Pedal your way to a blood centrifuge
Low-tech solutions for developing countries rank pretty high on my ‘cool medtech’ list. Lever-powered wheelchairs, origami microscopes, vinegar based cancer strip tests. They’re all disrupting the idea that medical devices are flashy, high-end bulky, and of course expensive.
The newest of the lot, came from a visionary British designer, Jack Albert Trew. Called the Spokefuge, his idea came to tackle the lack of access to electricity in rural Africa. His invention: a pedal-powered blood centrifuge, connected to bicycle wheel that can produce din under 10GBP.
“Something just clicked, I had seen bicycles being used to power medical equipment in rural clinics, but I wondered if a bicycle could become the equipment instead.” Jack told Dezeen.
And so he did. He created a device using a 3D printer that can centrifuge blood by pedalling for 10 minutes getting the blood ready for testing.

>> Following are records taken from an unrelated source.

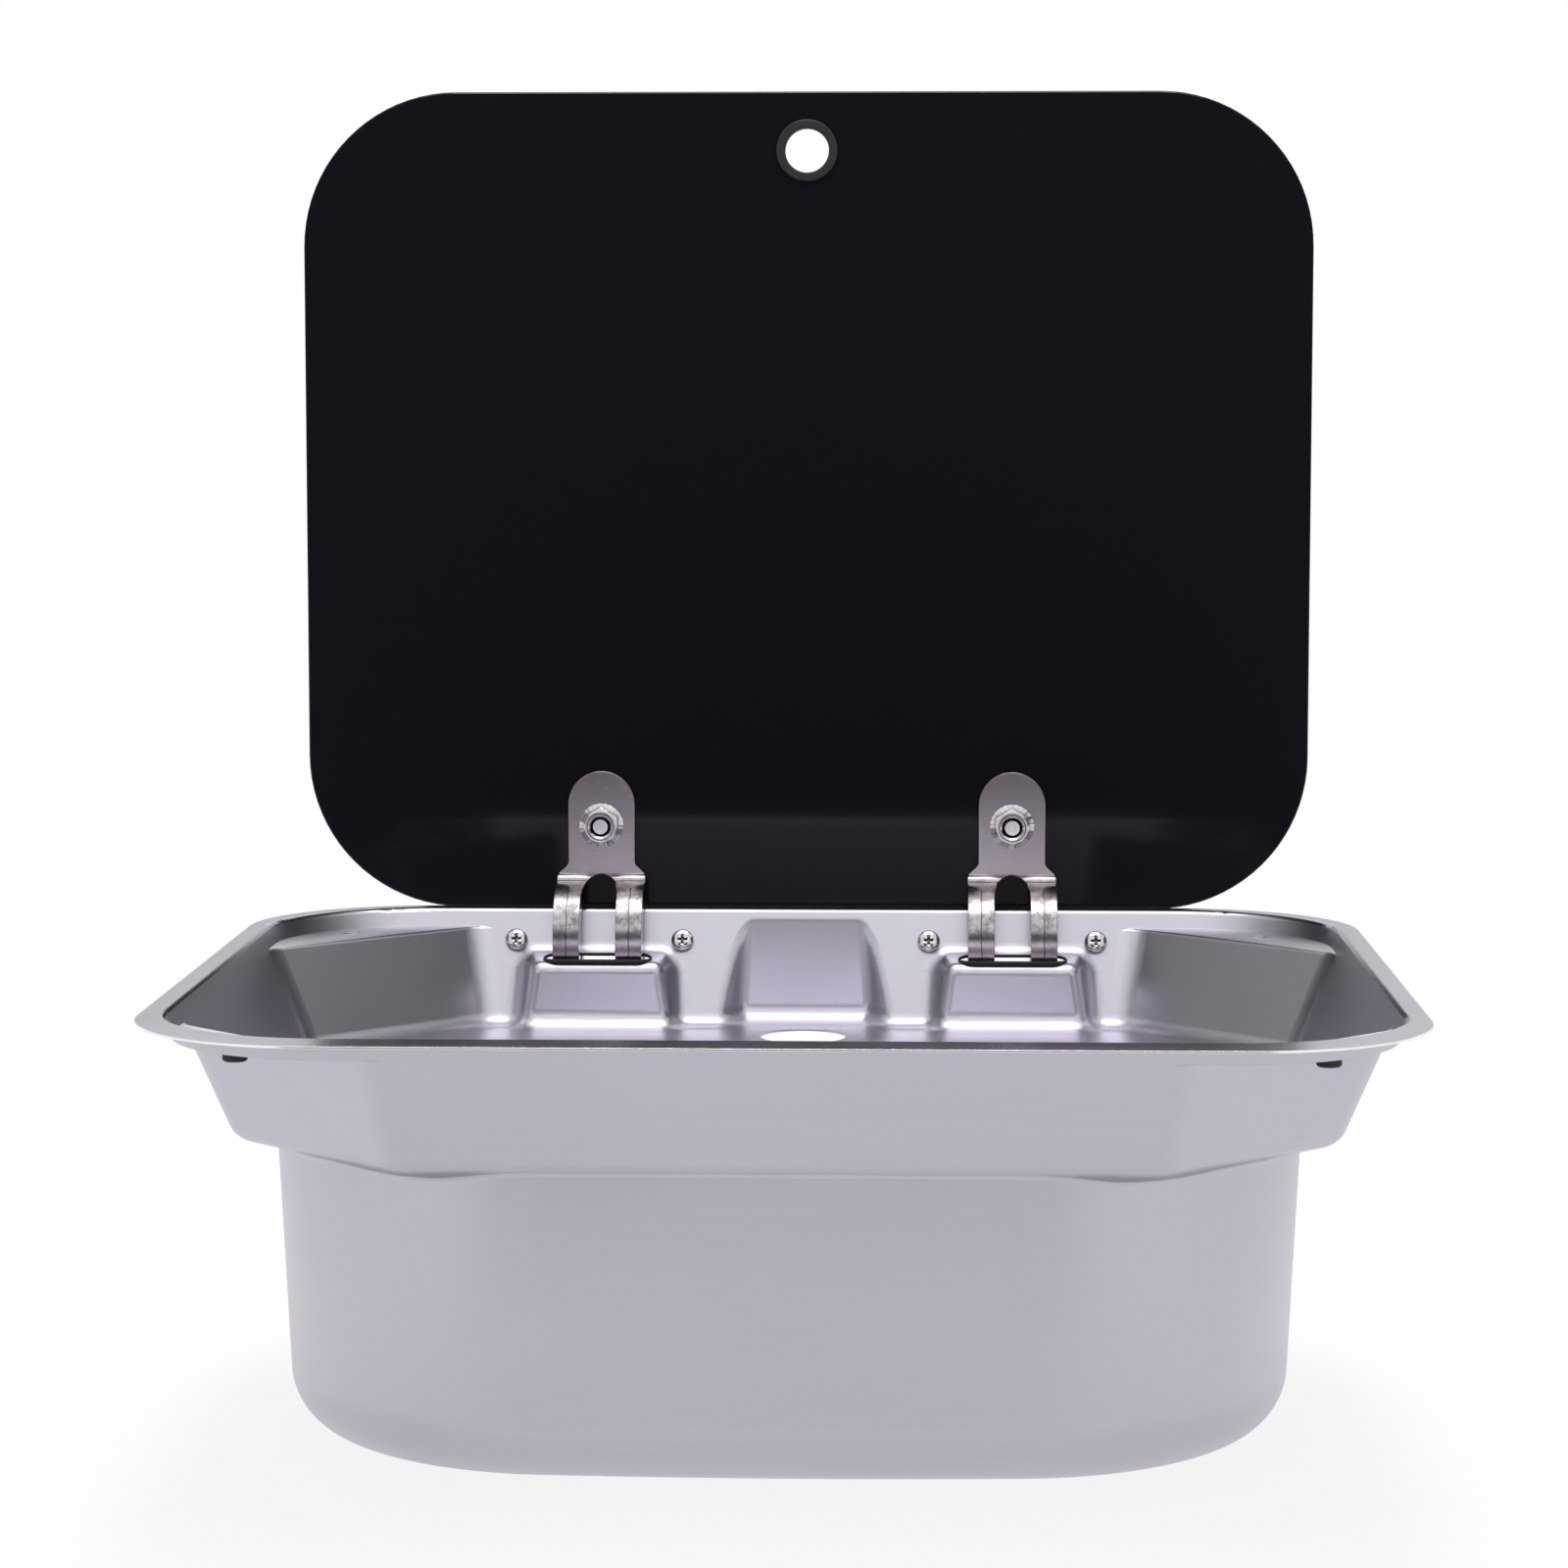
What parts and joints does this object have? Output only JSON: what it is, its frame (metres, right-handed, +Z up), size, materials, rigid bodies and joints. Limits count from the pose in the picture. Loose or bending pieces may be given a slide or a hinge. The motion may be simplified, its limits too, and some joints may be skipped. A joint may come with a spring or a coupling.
{
  "type": "drop-in sink with folding glass lid",
  "caption": "Small rectangular drop-in sink pressed from stainless sheet, with a tap ledge and a flush black glass lid that folds up on two swan-neck hinges.",
  "frame": {"origin": "middle of the rim, on the worktop plane that the rim flange rests on", "axes": "+Z up, +Y to the back edge where the lid is hinged, +X to the right seen from the front"},
  "size_m": [0.42, 0.3727, 0.4736],
  "materials": {
    "stainless_satin": "satin, fine horizontal brushing",
    "black_glass": "polished toughened glass, opaque black",
    "black_rubber": "matte",
    "black_nylon": "matte",
    "hinge_steel": "satin pressed steel",
    "bright_steel": "bright plated steel"
  },
  "bodies": {
    "basin": {"basin": "stainless_satin", "friction_washers_left": "black_nylon", "friction_washers_right": "black_nylon", "front_buffer_left": "black_rubber", "front_buffer_right": "black_rubber", "hinge_base_left": "hinge_steel", "hinge_base_right": "hinge_steel", "hinge_pin_left": "bright_steel", "hinge_pin_right": "bright_steel", "hinge_screws_left": "bright_steel", "hinge_screws_right": "bright_steel", "pin_clip_left": "bright_steel", "pin_clip_right": "bright_steel", "pin_sleeve_left": "black_nylon", "pin_sleeve_right": "black_nylon", "screw_nuts_left": "bright_steel", "screw_nuts_right": "bright_steel"},
    "lid": {"bolt_washer_left": "black_rubber", "bolt_washer_right": "black_rubber", "finger_grommet": "black_rubber", "flange_nut_left": "bright_steel", "flange_nut_right": "bright_steel", "glass_gasket_left": "black_rubber", "glass_gasket_right": "black_rubber", "glass_lid": "black_glass", "hinge_arm_left": "hinge_steel", "hinge_arm_right": "hinge_steel", "lid_bolt_left": "bright_steel", "lid_bolt_right": "bright_steel"}
  },
  "joints": [
    {"name": "lid_hinge", "type": "hinge", "parent": "basin", "child": "lid", "pos_m": [0, 0.176, -0.0117], "axis": [1, 0, 0], "range_deg": [0, 90]}
  ]
}
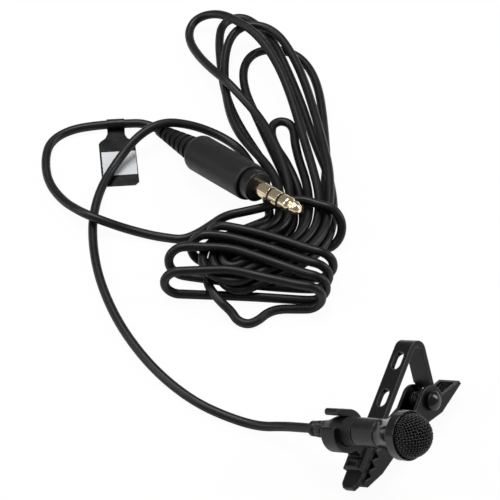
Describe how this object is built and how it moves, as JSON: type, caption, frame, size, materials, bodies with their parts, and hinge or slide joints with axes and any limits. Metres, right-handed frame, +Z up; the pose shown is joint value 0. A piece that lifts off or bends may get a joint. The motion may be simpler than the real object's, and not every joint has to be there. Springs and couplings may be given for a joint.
{
  "type": "lavalier microphone",
  "caption": "Small clip-on microphone with a domed mesh head in a slotted spring clip, on a thin cord wound into a loose hank and ending in a gold stereo jack plug.",
  "frame": {"origin": "bottom centre of the microphone and its clip, cord and plug left out, on the table", "axes": "+Z up from the table; +Y from the clip's tip towards its arch, away from the viewer; +X to the viewer's right"},
  "size_m": [0.0904, 0.1492, 0.0271],
  "materials": {
    "boot_rubber": "matt black",
    "cord_rubber": "satin black",
    "crimp_brass": "plain",
    "barrel_black": "satin black",
    "head_black": "semi-gloss black",
    "board_green": "plain",
    "capsule_metal": "plain",
    "gasket_rubber": "matt black",
    "ring_black": "satin black",
    "mesh_black": "satin black",
    "foam_black": "open foam, black",
    "arm_black": "satin black",
    "holder_black": "satin black",
    "jaw_black": "satin black",
    "pin_black": "satin black",
    "cap_black": "satin black",
    "spring_steel": "plain wire",
    "handle_black": "satin black",
    "collar_black": "semi-gloss black",
    "relief_rubber": "satin black",
    "plug_gold": "gold plate",
    "band_black": "black",
    "tag_black": "matt film, black",
    "label_white": "paper, bare"
  },
  "bodies": {
    "clip": {"clip_arm": "arm_black", "holder": "holder_black", "pivot_pin": "pin_black", "pin_cap": "cap_black", "torsion_spring": "spring_steel", "plug_handle": "handle_black", "plug_collar": "collar_black", "plug_strain_relief": "relief_rubber", "plug_sleeve": "plug_gold", "plug_band_rear": "band_black", "plug_ring": "plug_gold", "plug_band_front": "band_black", "plug_tip": "plug_gold", "plug_cord_end": "cord_rubber", "cord_mic_side": "cord_rubber", "cord_plug_side": "cord_rubber", "cord_hank": "cord_rubber", "cord_tag": "tag_black", "tag_label": "label_white"},
    "mic": {"rear_boot": "boot_rubber", "cord_tail": "cord_rubber", "cord_crimp": "crimp_brass", "barrel": "barrel_black", "head_cup": "head_black", "capsule_board": "board_green", "capsule_can": "capsule_metal", "capsule_gasket": "gasket_rubber", "grille_ring": "ring_black", "grille_dome": "mesh_black", "grille_foam": "foam_black"},
    "jaw": {"rear_jaw": "jaw_black"}
  },
  "joints": [
    {"name": "jaw_pivot", "type": "hinge", "parent": "clip", "child": "jaw", "pos_m": [0.00767, 0.01018, 0.00478], "axis": [0.6915, -0.4988, 0.5225], "range_deg": [0, 28], "stiffness_Nm_per_rad": 0.003, "springref_deg": -20.05, "deforming": ["torsion_spring"]},
    {"name": "mic_rotation", "type": "hinge", "parent": "clip", "child": "mic", "pos_m": [-0.00912, -0.00458, 0.01292], "axis": [0.6915, -0.4988, 0.5225], "range_deg": [-180, 180]}
  ]
}
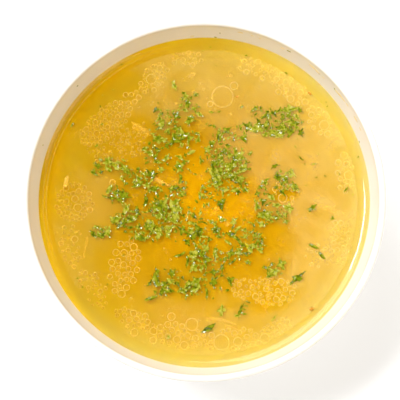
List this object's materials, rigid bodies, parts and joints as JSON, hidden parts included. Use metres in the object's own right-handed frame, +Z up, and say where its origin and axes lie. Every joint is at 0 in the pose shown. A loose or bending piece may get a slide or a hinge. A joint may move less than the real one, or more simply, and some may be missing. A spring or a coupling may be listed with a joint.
{
  "type": "bowl of vegetable broth",
  "caption": "Round white porcelain bowl on a foot ring, filled with golden broth strewn with chopped parsley.",
  "frame": {"origin": "centre of the foot ring's underside", "axes": "+Z up through the middle of the bowl; +Y is away from the viewer of the picture"},
  "size_m": [0.15, 0.15, 0.062],
  "materials": {
    "glazed_porcelain": "clear gloss glaze",
    "broth": "wet, with floating fat eyes and chopped parsley"
  },
  "bodies": {
    "root": {"bowl": "glazed_porcelain", "broth": "broth"}
  },
  "joints": []
}
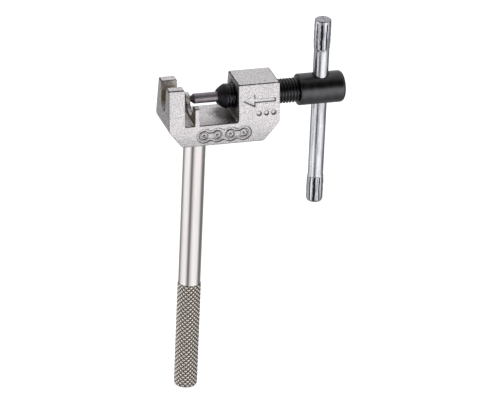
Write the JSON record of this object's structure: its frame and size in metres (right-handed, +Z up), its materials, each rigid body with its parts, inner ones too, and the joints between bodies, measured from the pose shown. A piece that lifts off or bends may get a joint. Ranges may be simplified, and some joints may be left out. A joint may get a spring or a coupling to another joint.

He also came up with a clever way to show when the blood samples are separated: a simple colour chart. By placing different coloured pouches on the wheel (parts where you can insert the blood tube) he says the appropriate speed is reached once you see the colours merge in a white hue.
“Understandably this is not the most calculated control measure however it is a far simpler alternative and keeps costs low,” he said.
Though Jack’s idea is undeniably ingenious, he wasn’t the first to use a bike wheel to separate blood. It was actually Dr Awojobi from Nigeria, who runs his clinic on home-made medtech form corn cob fuelled sterilizers through suction tubes made form inner bike tiers. And yes, his very own hand-built blood centrifuge.
Why does blood need to be centrifuged?
The role of a centrifuge is to keep the blood turning at a very high speed to separate it into components. The most important part they look at is the ratio between red and white blood cells called the hematocrit. It comes as a basic first test to any blood test and can diagnose a range of conditions including anaemia, leukaemia or bone marrow failure.